Então, abstraindo todos os detalhes já pré-conhecidos, minha opinião é que o filme até que funciona, se você souber encaixá-lo na categoria certa, se lembrar de todos os detalhes impostos e conseguir ignorar ou aceitar alguns fatos. Pra falar a verdade, se você assistir depois ao filme em DVD com a função censura ativada (ou seja, cortando todas as cenas eróticas), vai acabar vendo um romancezinho adolescente bem simples, no estilo Crepúsculo. Imagino como a diretora suou para fazer com que um conto de fadas moderno proveniente de uma literatura de quinta funcionasse na tela sem ficar chato e monótono e sem exagerar nos artifícios sexuais que o livro usa para manter o interesse.

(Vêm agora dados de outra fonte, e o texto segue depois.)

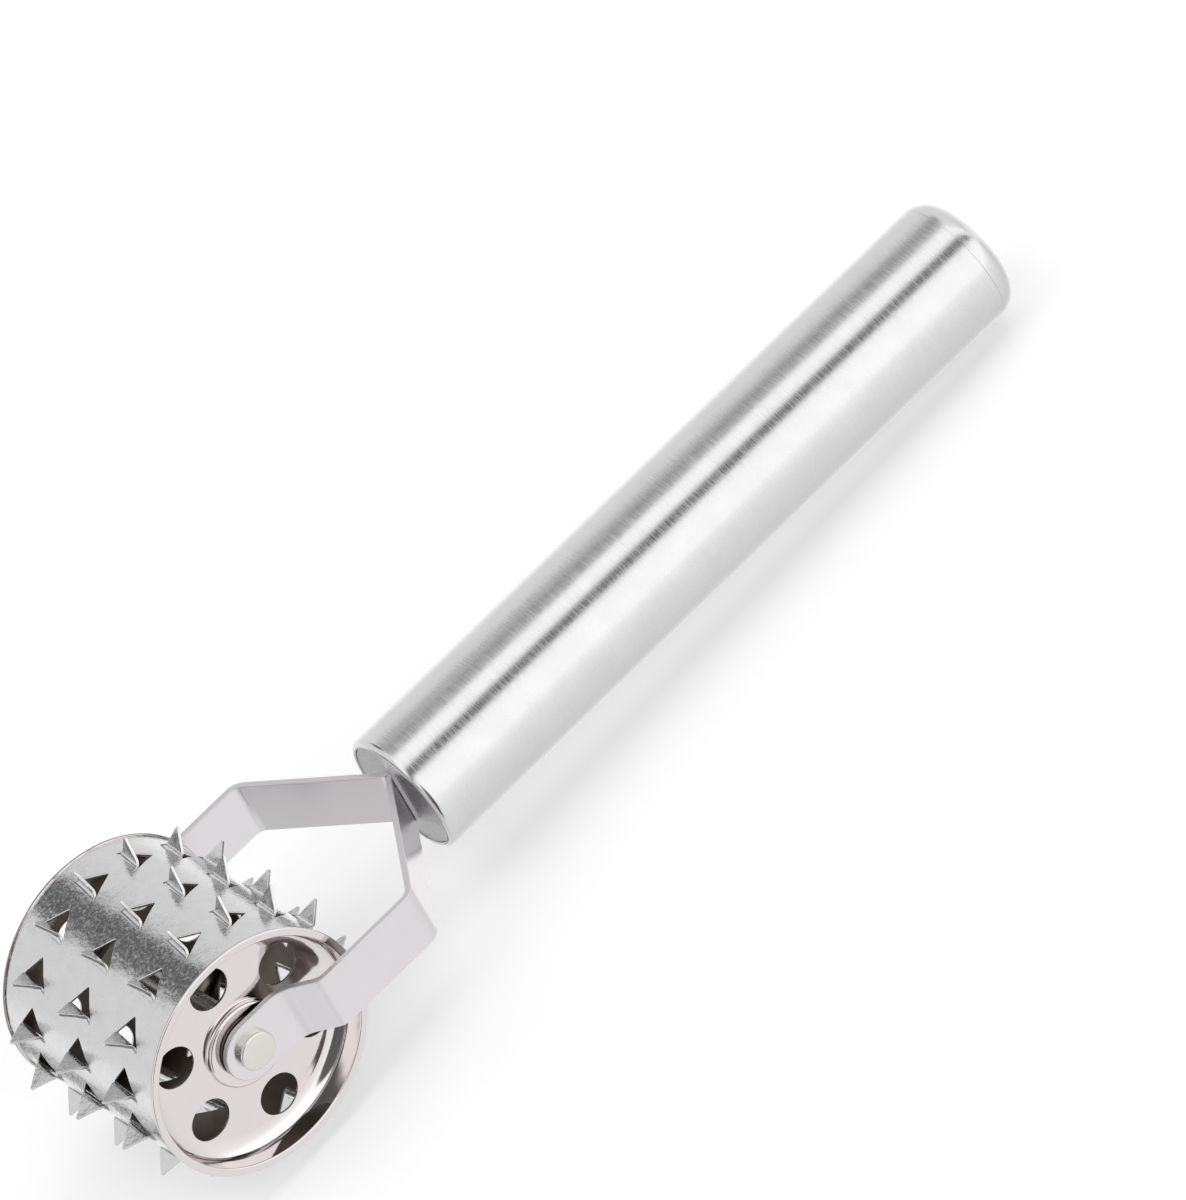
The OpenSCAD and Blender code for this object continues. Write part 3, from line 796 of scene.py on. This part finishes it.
def make_front_disc():
    skin = Skin()
    radius = MOUTH_R - SEAT_GAP
    slot_t, slot_w = STRIP_T + SEAT_GAP, STRIP_W / 2 + SEAT_GAP

    def surface(x, way):
        def over(flat):
            n = len(flat)
            return (np.stack([np.full(n, x), flat[:, 0], flat[:, 1]], 1),
                    np.stack([np.full(n, way), np.zeros(n), np.zeros(n)], 1))
        return over

    slot = rounded_loop(
        [(-slot_t, -slot_w), (slot_t, -slot_w), (slot_t, slot_w), (-slot_t, slot_w)], [0.3] * 4)
    filling = np.concatenate([circle(r, HOLE_SIDES) for r in (3.0, 6.0, 9.0)])
    front = HANDLE_X + DISC_SET_IN
    sheet(skin, circle(radius, CAP_SIDES), [slot], filling, surface(front, -1.0),
          surface(front + DISC_T, 1.0), edge=0.12)
    make_piece("front_disc", skin, brushed_disc, "frame", ["handle_front_disc"])


make_drum()
make_cap("cap_left", -1, "end_cap_left")
make_cap("cap_right", 1, "end_cap_right")
make_arm("arm_left", -1, "fork_arm_left")
make_arm("arm_right", 1, "fork_arm_right")
make_rivet()
make_tube()
make_rear_cap()
make_front_disc()
for node, finish in (
        ("spacer_sleeve", turned_steel), ("thrust_washer_left", turned_steel),
        ("thrust_washer_right", turned_steel), ("hub_bush_left", acetal),
        ("hub_bush_right", acetal)):
    frame["nodes"][node].data.materials.clear()
    frame["nodes"][node].data.materials.append(finish)


# Studio

# Levels of the tent round its length: from the camera's side at the horizon (-180
# degrees) under the tool (-90) to its far side (0), over the top (90) and back (180).
TENT_PANELS = [
    (-180, 1.3), (-165, 1.12), (-140, 1.0), (-105, 0.9), (-85, 0.85), (-65, 0.95), (-45, 1.2),
    (-20, 1.15), (-5, 0.95), (78, 0.95), (84, 1.4), (108, 1.4), (112, 0.15), (126, 0.15),
    (131, 1.4), (180, 1.45)]

# Openings: where each lies, its radius in degrees, and its level against the tent's. They
# give the dark bands and patches that the bright metal mirrors.
OPENINGS = [
    ((0.03, 0.71, 0.70), 14.5, 0.17), ((0.27, 0.36, 0.89), 11, 0.5),
    ((0.45, 0.52, 0.73), 9, 0.5), ((-0.48, -0.87, 0.10), 24, 0.1),
    ((-0.66, -0.68, -0.32), 15, 0.1), ((-0.40, 0.65, -0.65), 7, 0.15),
    ((-0.76, 0.10, -0.65), 12, 0.8), ((-0.30, 0.66, -0.69), 24, 0.9)]
OPENING_BLUR = 3

# What takes the paper from its lit grey to white for the camera.
FLOOR_LIFT = 0.2
FLOOR_HALF_M = 6.0


def make_floor():
    mesh = bpy.data.meshes.new("floor")
    half = FLOOR_HALF_M
    corners = [(-half, -half, 0), (half, -half, 0), (half, half, 0), (-half, half, 0)]
    mesh.from_pydata(corners, [], [(0, 1, 2, 3)])
    material = bpy.data.materials.new("white_paper_floor")
    material.use_nodes = True
    tree = material.node_tree
    shader = tree.nodes["Principled BSDF"]
    shader.inputs["Base Color"].default_value = colour("#F7F7F7")
    shader.inputs["Roughness"].default_value = 0.9
    shader.inputs["Specular IOR Level"].default_value = 0.0
    shader.inputs["Emission Color"].default_value = (1.0, 1.0, 1.0, 1.0)
    path = add_node(tree, "ShaderNodeLightPath")
    lift = add_node(tree, "ShaderNodeMath", {"operation": "MULTIPLY"}, {1: FLOOR_LIFT},
                    {0: path.outputs["Is Camera Ray"]})
    tree.links.new(lift.outputs[0], shader.inputs["Emission Strength"])
    mesh.materials.append(material)
    floor = bpy.data.objects.new("floor", mesh)
    bpy.context.scene.collection.objects.link(floor)
    # Metal mirrors the tent's lower half, which is as white as the paper, all round.
    floor.visible_glossy = False


def make_tent():
    """A light tent round the tool: white for the camera, and for the rest its panels and
    the openings between them."""
    world = bpy.data.worlds.new("light_tent")
    bpy.context.scene.world = world
    world.use_nodes = True
    tree = world.node_tree
    way = add_node(tree, "ShaderNodeTexCoord").outputs["Generated"]
    parts = add_node(tree, "ShaderNodeSeparateXYZ", {}, {}, {0: way})
    angle = add_node(tree, "ShaderNodeMath", {"operation": "ARCTAN2"}, {},
                     {0: parts.outputs["Z"], 1: parts.outputs["Y"]})
    share = add_node(tree, "ShaderNodeMapRange", {}, {"From Min": -math.pi, "From Max": math.pi},
                     {"Value": angle.outputs[0]})
    panels = add_node(tree, "ShaderNodeValToRGB", {}, {}, {"Fac": share.outputs[0]})
    stops = panels.color_ramp.elements
    for k, (degrees, level) in enumerate(TENT_PANELS):
        stop = stops[k] if k < 2 else stops.new(1.0)
        stop.position = (degrees + 180) / 360
        stop.color = (level, level, level, 1.0)
    light = panels.outputs["Color"]
    for at, radius, level in OPENINGS:
        near = add_node(tree, "ShaderNodeVectorMath", {"operation": "DOT_PRODUCT"},
                        {1: Vector(at).normalized()}, {0: way}).outputs["Value"]
        edge, core = (math.cos(math.radians(radius + d)) for d in (OPENING_BLUR, -OPENING_BLUR))
        shade = add_node(
            tree, "ShaderNodeMapRange", {"interpolation_type": "SMOOTHSTEP"},
            {"From Min": edge, "From Max": core, "To Min": 1.0, "To Max": level}, {"Value": near})
        light = add_node(
            tree, "ShaderNodeMix", {"data_type": "RGBA", "blend_type": "MULTIPLY"},
            {"Factor": 1.0}, {"A": light, "B": shade.outputs[0]},
        ).outputs["Result"]
    path = add_node(tree, "ShaderNodeLightPath")
    seen = add_node(tree, "ShaderNodeMath", {"operation": "MAXIMUM"}, {},
                    {0: path.outputs["Is Camera Ray"], 1: path.outputs["Is Transmission Ray"]})
    both = add_node(tree, "ShaderNodeMix", {"data_type": "RGBA"}, {"B": (1.0, 1.0, 1.0, 1.0)},
                    {"Factor": seen.outputs[0], "A": light})
    tree.links.new(both.outputs["Result"], tree.nodes["Background"].inputs["Color"])


make_floor()
make_tent()

# Camera: the place and the focal length that the photograph was taken with.
CAMERA_AT = (-617.18, -1919.05, 1820.51)
CAMERA_AXES = np.array([
    (0.69440741, -0.61492069, -0.37372568),
    (-0.6698149, -0.36257528, -0.64798702),
    (0.26295693, 0.70029401, -0.663658),
])
LENS_PX, PHOTO_LONG_SIDE_PX = 15571.8, 1200
camera = bpy.data.cameras.new("camera")
camera.sensor_width = 36.0
camera.lens = LENS_PX * camera.sensor_width / PHOTO_LONG_SIDE_PX
camera.clip_end = 20.0
viewer = bpy.data.objects.new("camera", camera)
turned = Matrix(turn_to_row(CAMERA_AXES * [[1], [-1], [-1]]).T.tolist())
viewer.matrix_world = Matrix.Translation(to_row([CAMERA_AT])[0]) @ turned.to_4x4()
bpy.context.scene.collection.objects.link(viewer)
bpy.context.scene.camera = viewer

bpy.context.scene.view_settings.view_transform = "Standard"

No filme vemos uma moça virgem, descuidada, romântica, estudiosa, que acaba se apaixonando por um príncipe encantado. Um rapaz jovem, bonito, milionário, solteiro, cobiçado, e que incrivelmente também se apaixona por ela. E acaba vivendo em um mundo até então desconhecido e quase impossível de acontecer: carros importados, helicópteros, hotéis de luxo, presentes, vestidos, etc. Mas ao conhecer um pouco melhor seu novo namorado, ela descobre que ele não é uma pessoa “comum”.

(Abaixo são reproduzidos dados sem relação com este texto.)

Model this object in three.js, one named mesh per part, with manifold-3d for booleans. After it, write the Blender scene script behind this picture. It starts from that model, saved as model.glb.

A personagem Ana ganhou pontos por não ter se deslumbrado com o seu novo momento social e amoroso, ter mantido seus valores morais, tentar satisfazer os desejos de seu namorado, mas sem ultrapassar seu limite aceitável. Do lado de Christian Grey, vejo um playboy traumatizado, que pode ter visto em Anastasia uma nova presa fácil ou então algo que não era possível ter: um relacionamento que não estava postado no interesse social ou financeiro.
Nesse sentido, Jamie Dornan não faz muito mais do que o seu personagem pode lhe oferecer. Dono de uma boa aparência física, faz um sujeito dominador, manipulador, sem muitas emoções. Não explorou (ou o livro não o faz) o lado traumatizado ou sofrido de infância. Li que não foi a primeira opção de ator para o personagem, mas não sei se o roteiro amarrado poderia proporcionar a algum outro ator uma melhor atuação. Já Dakota Johnson consegue se sair relativamente bem nas cenas mais fortes (lembrando da dublê de corpo para suas cenas de costas e da CGI na região íntima) e nas cenas mais românticas. A exceção fica por conta de sua constante mordida nos lábios que, o livro pode tentar sugerir algo mais excitante ou erótico, mas no filme ficou completamente irritante.

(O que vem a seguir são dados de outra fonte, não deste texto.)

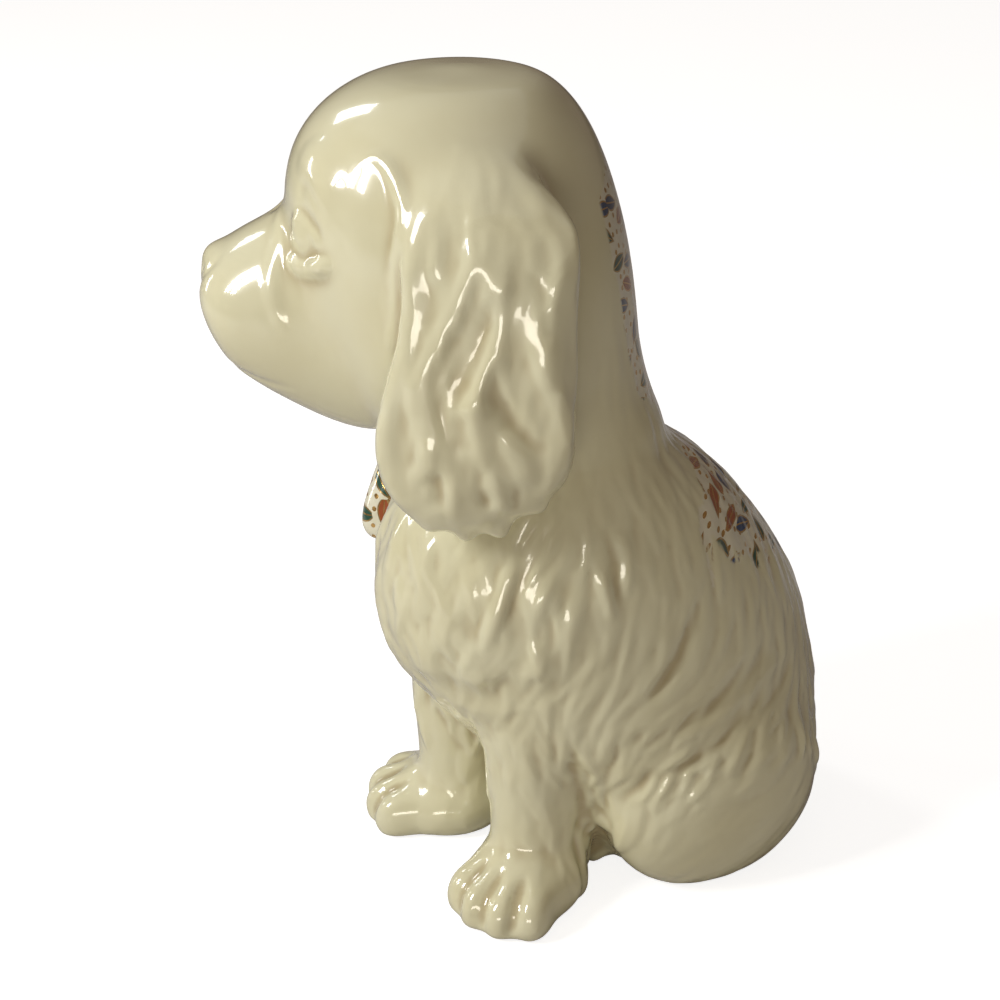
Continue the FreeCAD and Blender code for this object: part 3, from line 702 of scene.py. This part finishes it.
# Place down the back or height on the head, and the patch's half width there
SADDLE = ((-56.0, outside), (-52.0, 9.0), (-47.0, 18.0), (-40.0, 19.0), (-30.0, 14.0), (-22.0, 8.0),
          (-17.0, outside))
NAPE = ((2.0, outside), (9.0, 5.0), (22.0, 6.5), (40.0, 5.0), (47.0, outside))
saddle_half = np.interp(down_back, *zip(*SADDLE))
nape_half = np.interp(head_high, *zip(*NAPE))
ear_tip_top = 70.0
saddle = np.where((y > 0.0) & (label == torso_number), saddle_half - np.abs(x), outside)
nape = np.where((head_ahead < 0.0) & (label == head_number), nape_half - np.abs(head_out), outside)
ear_tip = np.where(label == right_ear_number, ear_tip_top - z, outside)
inside = np.maximum(np.maximum(saddle, nape), ear_tip)
tuft = coat / (0.35 + mean_relief)
painted = smooth_step(0.0, 0.8, inside - 5.0 * (tuft - 0.9))
painted = painted * (1.0 - 0.9 * smooth_step(1.15, 1.35, tuft))
# Where each point lies in the flat pattern; every patch has its own stretch of it
nape_stretch, ear_stretch = 40.0, 80.0
paint_place = np.stack((x, down_back, 0.0 * z), axis=1)
for patch, across in ((nape, head_out + nape_stretch), (ear_tip, head_ahead + ear_stretch)):
    there = patch > outside
    paint_place[there] = np.stack((across, head_high, 0.0 * z), axis=1)[there]

# The skin goes back to its castings: each face belongs to the nearest one, lone islands go to their
# neighbour, and the seams are relaxed.
vertex_share = np.zeros((len(points), len(castings)))
vertex_share[np.arange(len(points)), label] = 1.0
relax_passes = 14
for _ in range(relax_passes):
    vertex_share = mean_of_neighbours(vertex_share, edges, count)
quads = np.array(corners)
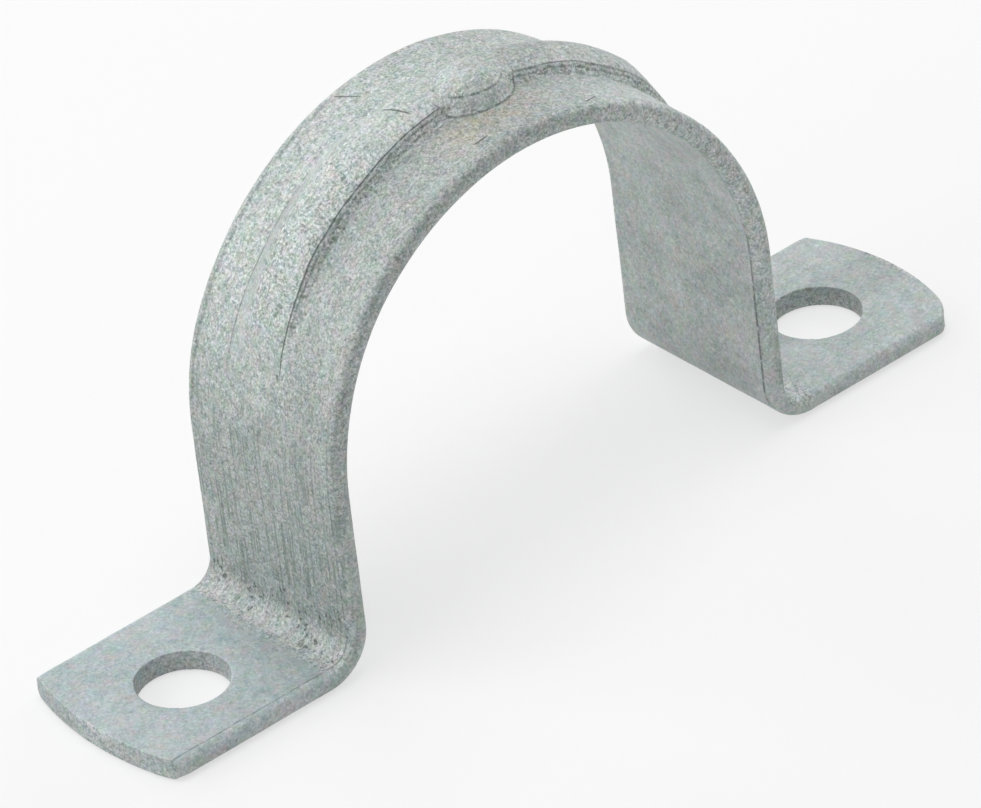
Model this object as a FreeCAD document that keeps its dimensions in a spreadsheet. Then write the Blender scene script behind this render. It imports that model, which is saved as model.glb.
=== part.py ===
"""Two-hole conduit strap, pressed from one length of mill-edge strip.

X runs along the strap from foot to foot, Y across the strip and +Z up, away from the
mounting surface. The origin lies on the mounting surface, midway between the feet.
"""
import FreeCAD, Part
import math
import os
from types import SimpleNamespace

import Sketcher
from FreeCAD import Vector

SHEET = "Sizes"

# Driving sizes, in millimetres and degrees.
SIZES = {
    # strip stock
    "strip_width": 25.4,
    "strip_gauge": 2.66,
    "mill_edge_radius": 0.95,
    # saddle that holds the conduit, eased a little at the haunches to let it in
    "saddle_radius": 30.1,
    "saddle_height": 23.2,
    "haunch_radius": 30.18,
    "haunch_angle": 69.5,
    # feet
    "overall_length": 121.2,
    "foot_bend_radius": 2.8,
    "foot_turn_radius": 6.2,
    "foot_end_radius": 28.2,
    "worn_corner_radius": 2.2,
    # fixing holes
    "hole_spacing": 95.5,
    "hole_diameter": 10.9,
    "hole_side_shift": 0.7,
    "hole_rim_break": 0.35,
    # pressed stiffening rib, and the groove that it leaves inside the saddle
    "rib_width": 9.6,
    "rib_rise": 2.3,
    "rib_flank_rise": 1.2,
    "rib_flank_run": 0.8,
    "rib_side_shift": 1.2,
    "rib_level_angle": 42.0,
    "runout_radius": 20.0,
    "runout_angle": 47.0,
    "groove_width": 7.0,
    "groove_floor_width": 3.6,
    "groove_depth": 2.1,
    # round boss on the crown of the rib, and the dimple under it
    "boss_diameter": 11.0,
    "boss_rise": 3.2,
    "boss_flank_rise": 1.4,
    "boss_flank_run": 1.0,
    "boss_lengthwise_shift": 1.2,
    "boss_side_shift": 0.8,
    "dimple_diameter": 8.0,
    "dimple_depth": 3.0,
}


def make_sheet(document):
    """Put every driving size in the spreadsheet, with its name as the alias."""
    sheet = document.addObject("Spreadsheet::Sheet", SHEET)
    for row, (name, size) in enumerate(SIZES.items(), start=1):
        sheet.set(f"A{row}", name)
        sheet.set(f"B{row}", str(size))
        sheet.setAlias(f"B{row}", name)
    document.recompute()
    return SimpleNamespace(**{name: float(getattr(sheet, name)) for name in SIZES})


# Sketch helpers. Sketches start from true coordinates, and their dimensions hold them.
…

Resumindo: excluam o quarto de jogos e as cenas de nudez e o que temos é Ana tentando mostrar a Christian que ele pode ter um relacionamento afetivo normal, diminuir seus traumas e se apaixonar por ela, assim como ela se apaixonou por ele. Uma história bonitinha…
O problema é que o livro e o marketing gerado em torno do livro não venderam o filme assim. Como já existem outras adaptações de Cinderela, a autora resolveu dar um toque mais moderno… E isso inclui o homem rico gostar de ser um dominador sexual, propondo que sua namorada seja uma submissa de seus desejos masoquistas. Então, como o público queria ver outra coisa, não presta muita atenção na história do romance casal porque quer ver as cenas de “jogos”, e acaba se decepcionando com o resultado. Essa decepção, como falei antes, ocorre por alguns motivos:
Já citei o fator censura em filmes comerciais – e isso lá nos Estados Unidos conta muito e é respeitado. Também já falamos do fato da diretora tentar fazer um filme mais comercial, e isso a obriga a amenizar as cenas de sexo. Outra questão, mais subjetiva e filosófica, atinge boa parte dos livros que viram filmes. Ainda mais nesse caso, que dá mais “asas à imaginação”. O público tem a tendência de rejeitar muitos dos fatos e situações que vê na tela porque era diferente de como havia construído essa cena na sua mente. Isso é óbvio, visto que o longa foi filmado com base na visão da diretora, que certamente é diferente da sua visão. Somos pessoas diferentes, pensamos de maneiras diferentes.
O terceiro motivo é quase um consenso entre todos os críticos de cinema: americano não sabe fazer filme erótico. Com pouquíssimas exceções. Assista um filme erótico europeu e assista um americano e perceba a diferença. Por mais que estejamos em uma época com menos preconceitos e mais liberdade, a mente do americano ainda é muito conservadora. Coisas que são absolutamente normais para os europeus podem chocar os americanos. (Pelo menos eles são sinceros nisso, não são falsos liberais como o brasileiro, que no carnaval tudo pode, mas depois é indecoroso, vergonhoso ou até crime). No caso de cinquenta tons, definitivamente o cinza não é a cor mais quente…
Um detalhe. Estou falando de filme erótico. Se você acha que filme erótico é a mesma coisa que filme pornô, eu só lamento. Você deixou de assistir Os Sonhadores, Malena, De olhos bem fechados, Instinto selvagem, Beleza Roubada, Pecado original, ou até mesmo o cult 9 1/2 semanas. O problema é quando o erotismo e o relacionamento são usados além do que pede a cena e o contexto, sendo puramente chamariz para mostrar o sexo e a nudez, e não o filme. O famoso limite tênue entre a arte e a vulgaridade, o erótico e o pornô, que ainda vai gerar muita polêmica por muitos e muitos anos.